* [Stored data]
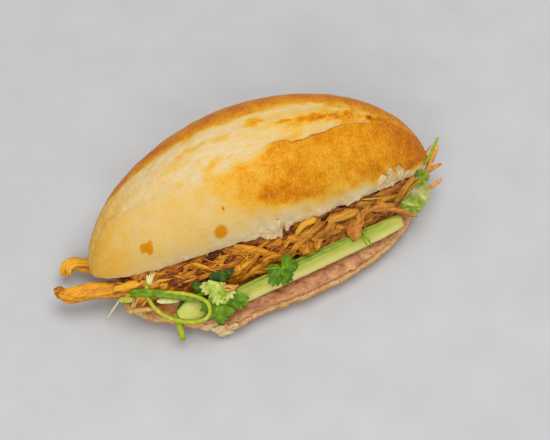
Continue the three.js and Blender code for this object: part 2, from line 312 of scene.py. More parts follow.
def append(master, shape):
    """Moves a shape's mesh into a larger one."""
    mesh = bpy.data.meshes.new("part")
    shape.to_mesh(mesh)
    shape.free()
    master.from_mesh(mesh)
    bpy.data.meshes.remove(mesh)


def finish_piece(shape, name, material, stands_for=()):
    """Turns a shape into a finished, smoothly shaded piece that rides on the sandwich."""
    mesh = bpy.data.meshes.new(name)
    bmesh.ops.transform(shape, matrix=INTO_FRAME, verts=shape.verts)
    shape.normal_update()
    shape.to_mesh(mesh)
    shape.free()
    mesh.shade_smooth()
    mesh.materials.append(material)
    piece = bpy.data.objects.new(name, mesh)
    scene.collection.objects.link(piece)
    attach(piece, "root")
    if stands_for:
        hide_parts(*stands_for)


# ---- bread ----

CROWN_LOW, CROWN_HIGH = -114.0, 125.0
CROWN_HALF_WIDTH = 47.0
CROWN_RISE = 48.0
CROWN_BELLY = 18.0
CROWN_FULLNESS = (0.5, 0.52)
CUT_BACK, CUT_HEIGHT, CUT_SLOPE = 14, 32, 0.035  # the middle of the crown's cut face, and its rise along X
CUT_BOW = (6, 10)  # how far the ends of the cut face lie forward and down
TILT = math.radians(27)
TOWARDS_FRONT = Vector((-math.cos(TILT), math.sin(TILT)))
OUT_OF_CUT = Vector((math.sin(TILT), math.cos(TILT)))
HEEL_CUT = 11.5

# Edges of the baker's slash, as degrees round the crown's cross-section along the roll
SLASH_LOW = [
    (-98, 74), (-78, 59), (-58, 50), (-35, 45), (0, 47), (14, 51), (30, 46.5), (42, 48), (67, 55), (90, 58),
    (106, 60),
]
SLASH_HIGH = [
    (-98, 108), (-80, 93), (-59, 86), (-30, 83), (-8, 81), (16, 80), (43, 81), (69, 80), (92, 69), (106, 60),
]
# How far the front is baked where it is pale and where it is browned, from 0 for crumb to 1 for scorched
PALE, BROWNED = 0.34, 0.64
# Lower edge of the browned front, in the same degrees as the slash
BROWN_LOW = [(-50, 60), (-36, 34), (-22, 15), (-8, 6), (8, 1), (20, -3), (50, -6), (90, -8)]
# Larger shreds torn from the lip: place, degrees, length, width, turn and how far the end lifts
TORN_FLAKES = [
    (4, -19, 16, 12, 3.3, 1.6), (-5, -19, 11, 7, 2.7, 1.6), (12, -19, 9, 6, 3.8, 1.4),
    (79, -8, 11, 6.0, 0.9, 1.5), (85, -4, 13, 6.4, 0.45, 2.0), (94, -4, 12, 6.4, -0.2, 2.4),
    (99, -11, 8, 4.0, 1.0, 1.4), (58, -19, 11, 3.6, 4.4, 1.2),
]
# Crumb torn up along the heel's front edge: place, length, width and turn
HEEL_FLAKES = [
    ((-53, -53, 10.5), 11, 6, 1.2), ((-47.5, -57, 10), 12, 7, 1.7), ((-41, -57.5, 9.5), 11, 6, 1.3),
    ((-36, -55, 9), 9, 5, 0.7), ((-45, -58.5, 6), 10, 5, 1.5),
]
# Small scorched nicks in the crust: place and degrees
SCORCHES = [(-27, 16)]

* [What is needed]
Output all of the data again, exactly.

* [Task result]
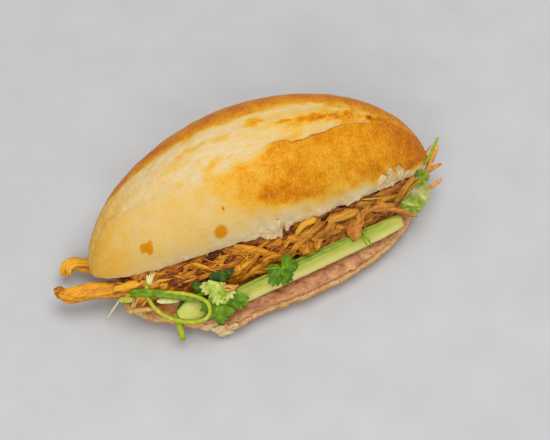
Continue the three.js and Blender code for this object: part 2, from line 312 of scene.py. More parts follow.
def append(master, shape):
    """Moves a shape's mesh into a larger one."""
    mesh = bpy.data.meshes.new("part")
    shape.to_mesh(mesh)
    shape.free()
    master.from_mesh(mesh)
    bpy.data.meshes.remove(mesh)


def finish_piece(shape, name, material, stands_for=()):
    """Turns a shape into a finished, smoothly shaded piece that rides on the sandwich."""
    mesh = bpy.data.meshes.new(name)
    bmesh.ops.transform(shape, matrix=INTO_FRAME, verts=shape.verts)
    shape.normal_update()
    shape.to_mesh(mesh)
    shape.free()
    mesh.shade_smooth()
    mesh.materials.append(material)
    piece = bpy.data.objects.new(name, mesh)
    scene.collection.objects.link(piece)
    attach(piece, "root")
    if stands_for:
        hide_parts(*stands_for)


# ---- bread ----

CROWN_LOW, CROWN_HIGH = -114.0, 125.0
CROWN_HALF_WIDTH = 47.0
CROWN_RISE = 48.0
CROWN_BELLY = 18.0
CROWN_FULLNESS = (0.5, 0.52)
CUT_BACK, CUT_HEIGHT, CUT_SLOPE = 14, 32, 0.035  # the middle of the crown's cut face, and its rise along X
CUT_BOW = (6, 10)  # how far the ends of the cut face lie forward and down
TILT = math.radians(27)
TOWARDS_FRONT = Vector((-math.cos(TILT), math.sin(TILT)))
OUT_OF_CUT = Vector((math.sin(TILT), math.cos(TILT)))
HEEL_CUT = 11.5

# Edges of the baker's slash, as degrees round the crown's cross-section along the roll
SLASH_LOW = [
    (-98, 74), (-78, 59), (-58, 50), (-35, 45), (0, 47), (14, 51), (30, 46.5), (42, 48), (67, 55), (90, 58),
    (106, 60),
]
SLASH_HIGH = [
    (-98, 108), (-80, 93), (-59, 86), (-30, 83), (-8, 81), (16, 80), (43, 81), (69, 80), (92, 69), (106, 60),
]
# How far the front is baked where it is pale and where it is browned, from 0 for crumb to 1 for scorched
PALE, BROWNED = 0.34, 0.64
# Lower edge of the browned front, in the same degrees as the slash
BROWN_LOW = [(-50, 60), (-36, 34), (-22, 15), (-8, 6), (8, 1), (20, -3), (50, -6), (90, -8)]
# Larger shreds torn from the lip: place, degrees, length, width, turn and how far the end lifts
TORN_FLAKES = [
    (4, -19, 16, 12, 3.3, 1.6), (-5, -19, 11, 7, 2.7, 1.6), (12, -19, 9, 6, 3.8, 1.4),
    (79, -8, 11, 6.0, 0.9, 1.5), (85, -4, 13, 6.4, 0.45, 2.0), (94, -4, 12, 6.4, -0.2, 2.4),
    (99, -11, 8, 4.0, 1.0, 1.4), (58, -19, 11, 3.6, 4.4, 1.2),
]
# Crumb torn up along the heel's front edge: place, length, width and turn
HEEL_FLAKES = [
    ((-53, -53, 10.5), 11, 6, 1.2), ((-47.5, -57, 10), 12, 7, 1.7), ((-41, -57.5, 9.5), 11, 6, 1.3),
    ((-36, -55, 9), 9, 5, 0.7), ((-45, -58.5, 6), 10, 5, 1.5),
]
# Small scorched nicks in the crust: place and degrees
SCORCHES = [(-27, 16)]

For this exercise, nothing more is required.